Coveo Solutions Inc. has filed to go public on the Toronto Stock Exchange, making it the second software enterprise company led by serial entrepreneur Louis Têtu to head to public markets – and the latest in a slew of Canadian technology companies to do so.

Quebec City-based Coveo filed a preliminary prospectus with regulators Wednesday for an initial public offering co-led by BMO Nesbitt Burns, Merrill Lynch Canada, RBC Dominion Securities and UBS Securities. The underwriting team also includes Canaccord Genuity, National Bank Financial, Scotia Capital and TD Securities.

The target size wasn’t disclosed but a source familiar with the matter said the company is looking to raise between $150-million and $200-million. The Globe and Mail is not disclosing the identity of the source because they are not authorized to discuss the matter.

The Globe first reported in May that Coveo was testing the waters for a potential IPO this year.

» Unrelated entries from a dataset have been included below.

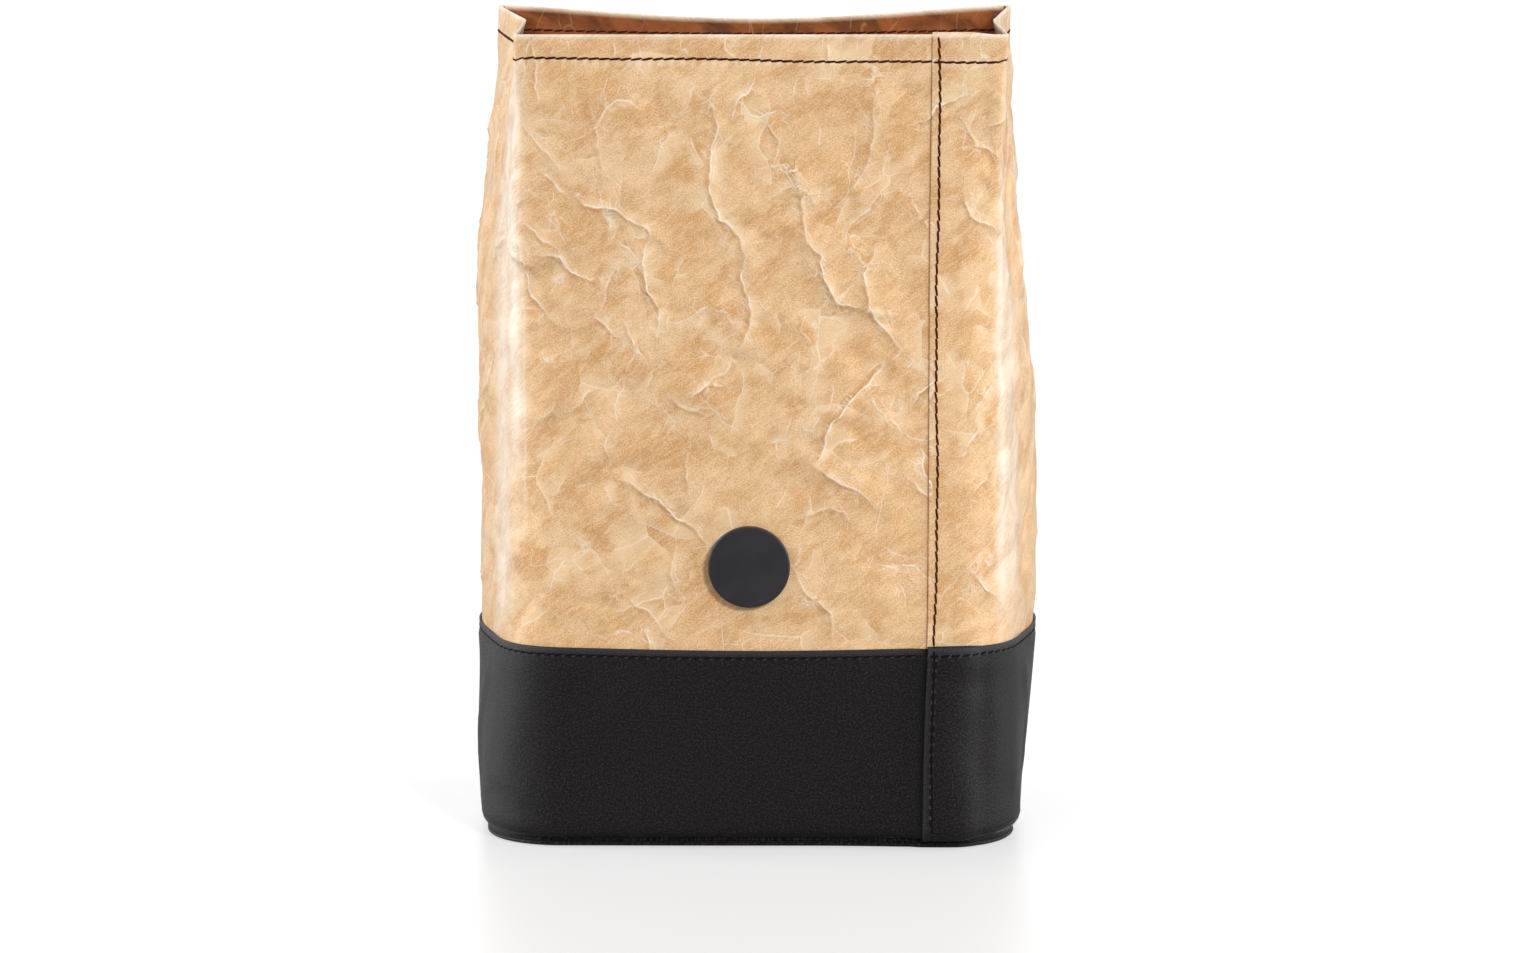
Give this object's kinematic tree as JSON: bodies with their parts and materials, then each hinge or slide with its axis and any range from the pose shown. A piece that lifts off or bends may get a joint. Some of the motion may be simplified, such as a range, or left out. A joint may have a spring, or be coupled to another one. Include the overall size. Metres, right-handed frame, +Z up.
{
  "type": "reusable paper lunch bag",
  "caption": "Open standing lunch bag of crinkled kraft paper with folded side gussets, a turned rim, a lapped side seam, a black cloth base and a round dark button on the front",
  "frame": {"origin": "on the ground under the middle of the bag's box", "axes": "+X to the right of the front, -Y out of the front, +Z up to the rim"},
  "size_m": [0.2105, 0.1393, 0.3013],
  "materials": {
    "kraft_paper": "crinkled washable kraft paper, matt with a faint sheen on the ridges",
    "black_cloth": "fine twill, black, faint sheen",
    "bottom_cloth": "fine twill, black",
    "button_plastic": "satin moulded, dark grey",
    "rivet_metal": "dull nickel"
  },
  "bodies": {
    "root": {"paper_body": "kraft_paper", "base_band": "black_cloth", "bottom_panel": "bottom_cloth", "button_cap": "button_plastic", "button_rivet": "rivet_metal", "button_washer": "rivet_metal"}
  },
  "joints": []
}
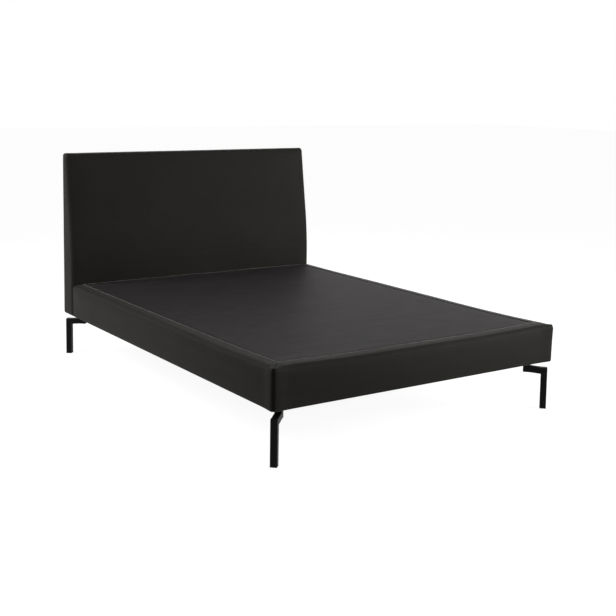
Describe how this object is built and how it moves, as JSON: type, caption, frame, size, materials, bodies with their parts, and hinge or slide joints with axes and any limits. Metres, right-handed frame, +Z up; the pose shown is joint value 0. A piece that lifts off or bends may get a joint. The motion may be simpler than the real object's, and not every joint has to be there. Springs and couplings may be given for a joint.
{
  "type": "upholstered platform bed",
  "caption": "Queen-size upholstered platform bed: padded box base with a flat cloth deck, full-width headboard with a sloping face, and Z-shaped square-tube steel legs.",
  "frame": {"origin": "on the floor, under the middle of the bed's outline", "axes": "+Z up, +Y towards the headboard, +X to the right seen from the foot end"},
  "size_m": [1.55, 2.174, 1.119],
  "materials": {
    "cover_leather": "fine-grained black leather look, semi-matt",
    "deck_cloth": "dark grey woven non-slip cloth, matt",
    "lining": "black non-woven lining, matt",
    "timber": "planed pine, bare",
    "plywood": "birch plywood, bare",
    "hardboard": "hardboard, smooth face",
    "foam": "polyurethane foam, bare",
    "black_steel": "black powder coat, satin",
    "bolt_steel": "zinc plated",
    "black_plastic": "moulded black plastic, matt"
  },
  "bodies": {
    "root": {"base_centre_beam": "timber", "base_corner_block_foot_left": "timber", "base_corner_block_foot_right": "timber", "base_corner_block_head_left": "timber", "base_corner_block_head_right": "timber", "base_dust_cover": "lining", "base_foot_rail": "timber", "base_head_rail": "timber", "base_side_rail_left": "timber", "base_side_rail_right": "timber", "base_slat_1": "timber", "base_slat_2": "timber", "base_slat_3": "timber", "base_slat_4": "timber", "base_slat_5": "timber", "centre_leg": "black_plastic", "cover_foot": "cover_leather", "cover_head": "cover_leather", "cover_left": "cover_leather", "cover_right": "cover_leather", "deck_board_foot": "plywood", "deck_board_head": "plywood", "deck_cloth": "deck_cloth", "deck_pad": "foam", "edge_foam_foot": "foam", "edge_foam_head": "foam", "edge_foam_left": "foam", "edge_foam_right": "foam", "glide_foot_left": "black_plastic", "glide_foot_right": "black_plastic", "glide_head_left": "black_plastic", "glide_head_right": "black_plastic", "headboard_back_board": "hardboard", "headboard_back_cloth": "lining", "headboard_bottom_rail": "timber", "headboard_face_board": "plywood", "headboard_foam": "foam", "headboard_front_cover": "cover_leather", "headboard_rib_centre": "plywood", "headboard_rib_left": "plywood", "headboard_rib_right": "plywood", "headboard_side_cover_left": "cover_leather", "headboard_side_cover_right": "cover_leather", "headboard_top_rail": "timber", "joining_bolt_left": "bolt_steel", "joining_bolt_right": "bolt_steel", "leg_bolt_foot_left_1": "bolt_steel", "leg_bolt_foot_left_2": "bolt_steel", "leg_bolt_foot_right_1": "bolt_steel", "leg_bolt_foot_right_2": "bolt_steel", "leg_bolt_head_left_1": "bolt_steel", "leg_bolt_head_left_2": "bolt_steel", "leg_bolt_head_right_1": "bolt_steel", "leg_bolt_head_right_2": "bolt_steel", "leg_foot_left": "black_steel", "leg_foot_right": "black_steel", "leg_head_left": "black_steel", "leg_head_right": "black_steel"}
  },
  "joints": []
}
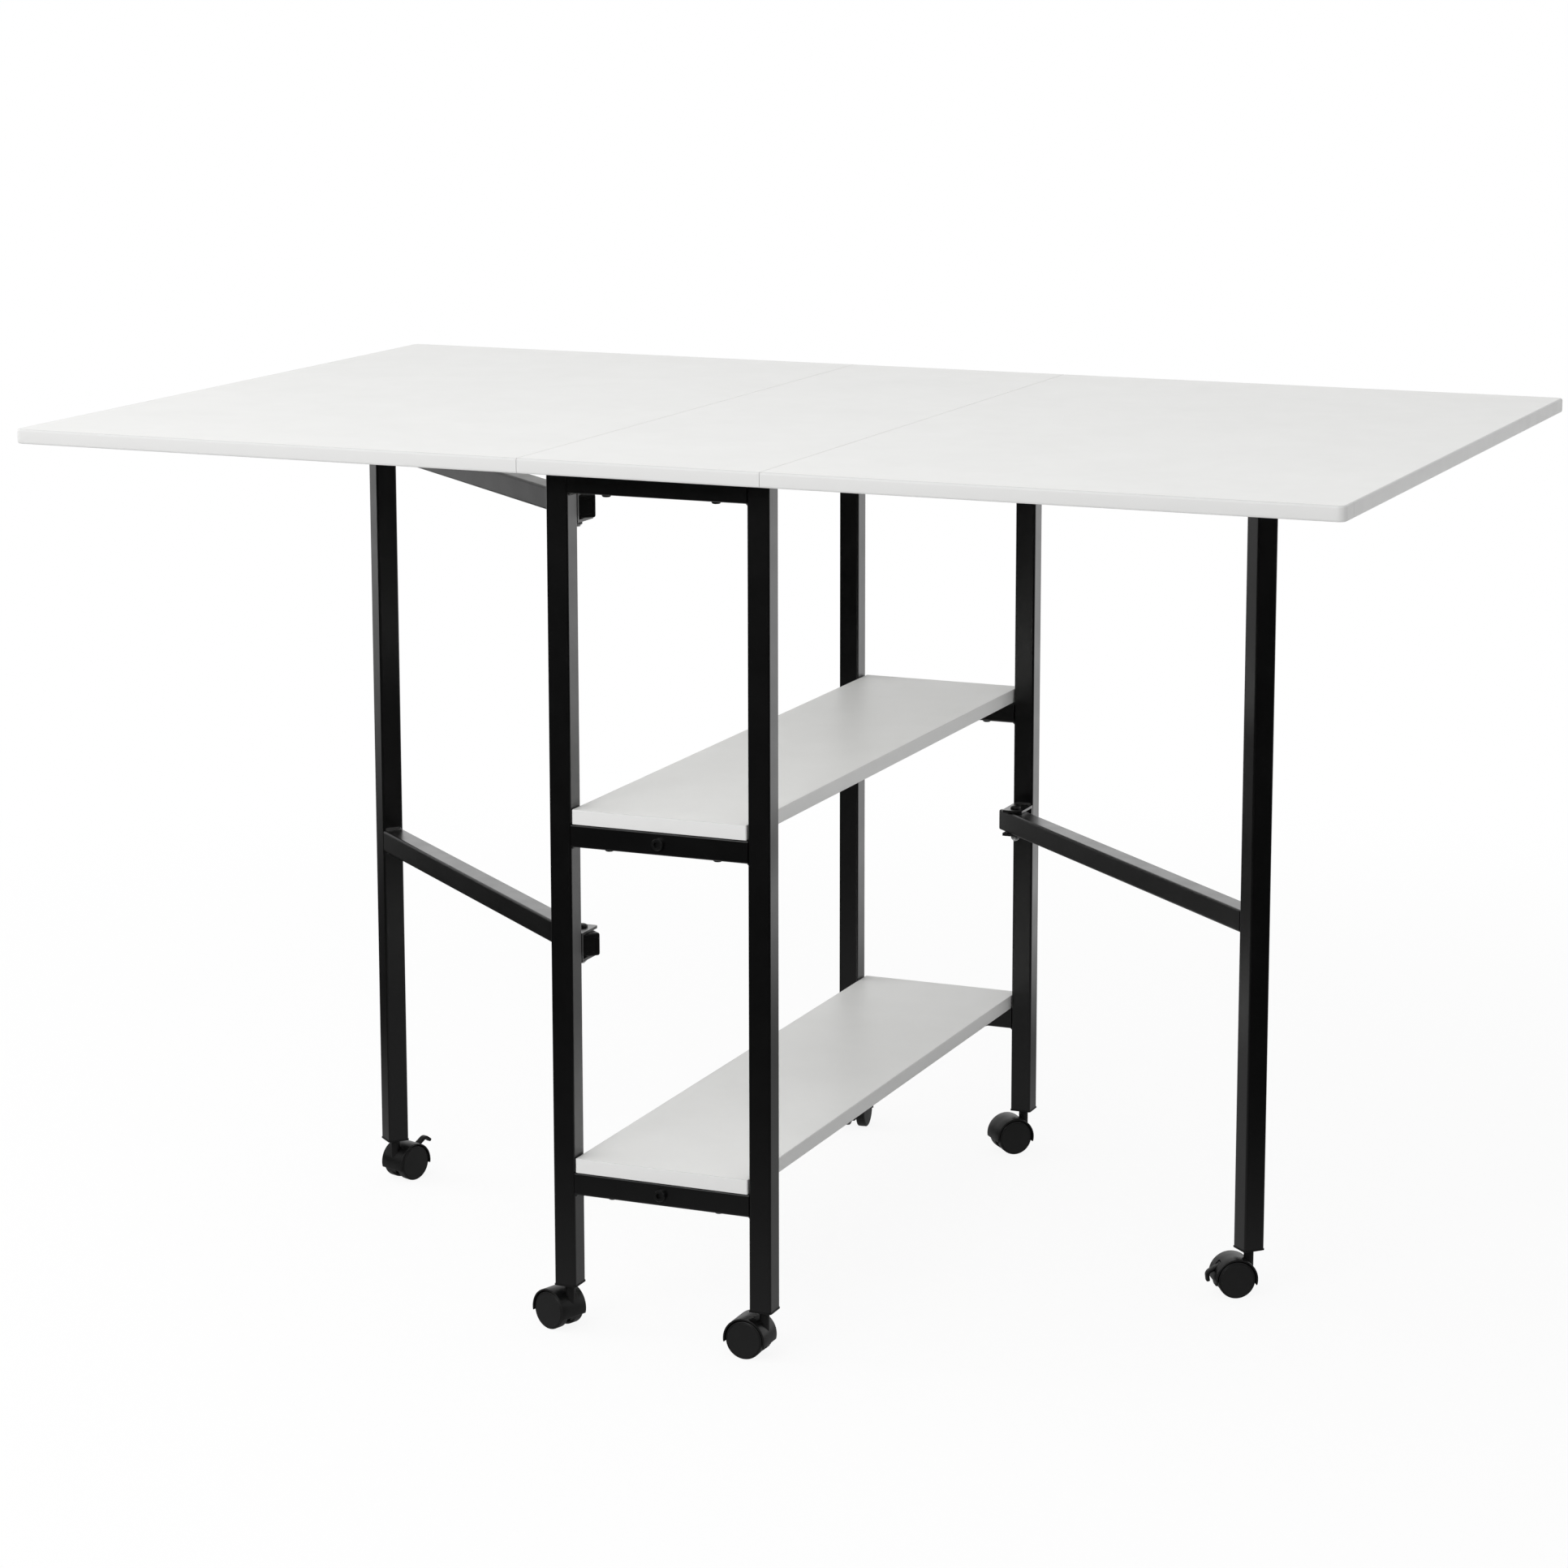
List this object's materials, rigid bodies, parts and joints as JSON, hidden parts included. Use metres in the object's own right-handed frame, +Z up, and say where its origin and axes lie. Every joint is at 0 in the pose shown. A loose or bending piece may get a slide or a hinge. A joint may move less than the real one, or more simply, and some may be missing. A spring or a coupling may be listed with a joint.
{
  "type": "sewing table",
  "caption": "Drop-leaf sewing table with a white worktop, a narrow two-shelf unit of black square tube, swing-out gate legs under the leaves and swivel casters.",
  "frame": {"origin": "on the floor under the middle of the worktop", "axes": "+X along the table's length towards the right leaf, +Y away from the user, +Z up"},
  "size_m": [1.492, 0.927, 0.958],
  "materials": {
    "white_board": "white melamine-faced particle board, satin",
    "black_tube": "black satin powder coat on steel tube",
    "black_steel": "black oxide steel fasteners",
    "zinc_steel": "bright zinc plated steel",
    "black_plastic": "moulded black nylon, fine satin",
    "caster_tread": "moulded black nylon wheels"
  },
  "bodies": {
    "shelf_unit": {"back_left_leg": "black_tube", "back_lower_shelf_rail": "black_tube", "back_right_leg": "black_tube", "back_top_rail": "black_tube", "back_upper_shelf_rail": "black_tube", "centre_hinge_halves": "zinc_steel", "centre_panel": "white_board", "front_left_leg": "black_tube", "front_lower_shelf_rail": "black_tube", "front_right_leg": "black_tube", "front_top_rail": "black_tube", "front_upper_shelf_rail": "black_tube", "gate_brackets": "black_tube", "gate_pivot_bolts": "black_steel", "gate_pivot_nuts": "zinc_steel", "hinge_pins": "zinc_steel", "lower_shelf": "white_board", "lower_stretcher": "black_tube", "stretcher_bolts": "black_steel", "stretcher_nut_plates": "black_tube", "unit_caster_sockets": "black_plastic", "unit_caster_stems": "zinc_steel", "upper_shelf": "white_board", "upper_stretcher": "black_tube"},
    "left_leaf": {"left_leaf": "white_board", "left_leaf_hinge_halves": "zinc_steel"},
    "left_gate": {"left_gate_leg": "black_tube", "left_gate_leg_cap": "black_plastic", "left_gate_top_rail": "black_tube", "left_gate_middle_rail": "black_tube", "left_gate_rail_caps": "black_plastic", "left_gate_caster_socket": "black_plastic", "left_gate_caster_stem": "zinc_steel"},
    "right_leaf": {"right_leaf": "white_board", "right_leaf_hinge_halves": "zinc_steel"},
    "right_gate": {"right_gate_leg": "black_tube", "right_gate_leg_cap": "black_plastic", "right_gate_top_rail": "black_tube", "right_gate_middle_rail": "black_tube", "right_gate_rail_caps": "black_plastic", "right_gate_caster_socket": "black_plastic", "right_gate_caster_stem": "zinc_steel"},
    "front_left_caster": {"front_left_caster_hood": "black_plastic"},
    "front_left_wheels": {"front_left_caster_wheels": "caster_tread"},
    "front_right_caster": {"front_right_caster_hood": "black_plastic"},
    "front_right_wheels": {"front_right_caster_wheels": "caster_tread"},
    "back_left_caster": {"back_left_caster_hood": "black_plastic"},
    "back_left_wheels": {"back_left_caster_wheels": "caster_tread"},
    "back_right_caster": {"back_right_caster_hood": "black_plastic"},
    "back_right_wheels": {"back_right_caster_wheels": "caster_tread"},
    "left_gate_caster": {"left_gate_caster_hood": "black_plastic"},
    "left_gate_wheels": {"left_gate_caster_wheels": "caster_tread"},
    "right_gate_caster": {"right_gate_caster_hood": "black_plastic"},
    "right_gate_wheels": {"right_gate_caster_wheels": "caster_tread"},
    "left_gate_brake": {"left_gate_brake_lever": "black_plastic"},
    "right_gate_brake": {"right_gate_brake_lever": "black_plastic"}
  },
  "joints": [
    {"name": "left_leaf_lift", "type": "hinge", "parent": "shelf_unit", "child": "left_leaf", "pos_m": [-0.13675, 0, 0.93925], "axis": [0, 1, 0], "range_deg": [0, 1]},
    {"name": "right_leaf_lift", "type": "hinge", "parent": "shelf_unit", "child": "right_leaf", "pos_m": [0.13675, 0, 0.93925], "axis": [0, -1, 0], "range_deg": [0, 1]},
    {"name": "left_gate_swing", "type": "hinge", "parent": "shelf_unit", "child": "left_gate", "pos_m": [-0.1145, -0.3652, 0.898], "axis": [0, 0, 1], "range_deg": [-50, 70]},
    {"name": "right_gate_swing", "type": "hinge", "parent": "shelf_unit", "child": "right_gate", "pos_m": [0.1145, 0.3652, 0.898], "axis": [0, 0, 1], "range_deg": [-48, 72]},
    {"name": "front_left_caster_swivel", "type": "hinge", "parent": "shelf_unit", "child": "front_left_caster", "pos_m": [-0.1145, -0.4035, 0.052], "axis": [0, 0, 1], "continuous": true},
    {"name": "front_left_wheels_roll", "type": "hinge", "parent": "front_left_caster", "child": "front_left_wheels", "pos_m": [-0.13057, -0.39797, 0.021], "axis": [-0.3256, -0.9455, 0], "continuous": true},
    {"name": "front_right_caster_swivel", "type": "hinge", "parent": "shelf_unit", "child": "front_right_caster", "pos_m": [0.1145, -0.4035, 0.052], "axis": [0, 0, 1], "continuous": true},
    {"name": "front_right_wheels_roll", "type": "hinge", "parent": "front_right_caster", "child": "front_right_wheels", "pos_m": [0.0975, -0.4035, 0.021], "axis": [0, -1, 0], "continuous": true},
    {"name": "back_left_caster_swivel", "type": "hinge", "parent": "shelf_unit", "child": "back_left_caster", "pos_m": [-0.1145, 0.4035, 0.052], "axis": [0, 0, 1], "continuous": true},
    {"name": "back_left_wheels_roll", "type": "hinge", "parent": "back_left_caster", "child": "back_left_wheels", "pos_m": [-0.11657, 0.42037, 0.021], "axis": [-0.9925, -0.1219, 0], "continuous": true},
    {"name": "back_right_caster_swivel", "type": "hinge", "parent": "shelf_unit", "child": "back_right_caster", "pos_m": [0.1145, 0.4035, 0.052], "axis": [0, 0, 1], "continuous": true},
    {"name": "back_right_wheels_roll", "type": "hinge", "parent": "back_right_caster", "child": "back_right_wheels", "pos_m": [0.10207, 0.39191, 0.021], "axis": [0.682, -0.7314, 0], "continuous": true},
    {"name": "left_gate_caster_swivel", "type": "hinge", "parent": "left_gate", "child": "left_gate_caster", "pos_m": [-0.54165, -0.00678, 0.052], "axis": [0, 0, 1], "continuous": true},
    {"name": "left_gate_wheels_roll", "type": "hinge", "parent": "left_gate_caster", "child": "left_gate_wheels", "pos_m": [-0.53583, 0.0092, 0.021], "axis": [-0.9397, 0.342, 0], "continuous": true},
    {"name": "left_gate_brake_press", "type": "hinge", "parent": "left_gate_caster", "child": "left_gate_brake", "pos_m": [-0.53079, 0.02305, 0.03524], "axis": [-0.9397, 0.342, 0], "range_deg": [0, 60]},
    {"name": "right_gate_caster_swivel", "type": "hinge", "parent": "right_gate", "child": "right_gate_caster", "pos_m": [0.52888, -0.00791, 0.052], "axis": [0, 0, 1], "continuous": true},
    {"name": "right_gate_wheels_roll", "type": "hinge", "parent": "right_gate_caster", "child": "right_gate_wheels", "pos_m": [0.51446, -0.01692, 0.021], "axis": [0.5299, -0.848, 0], "continuous": true},
    {"name": "right_gate_brake_press", "type": "hinge", "parent": "right_gate_caster", "child": "right_gate_brake", "pos_m": [0.50196, -0.02473, 0.03524], "axis": [0.5299, -0.848, 0], "range_deg": [-60, 0]}
  ]
}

The public filing by Coveo, which sells search engine technology to giant corporations, was made on the same day two other Canadian technology companies, D2L Corp. and E Automotive Inc., went public. Montreal online advertising company Sharethrough is also in the process of going public, while Vancouver-based social media management company Hootsuite has been meeting with investors to test the waters for a potential $200-million IPO.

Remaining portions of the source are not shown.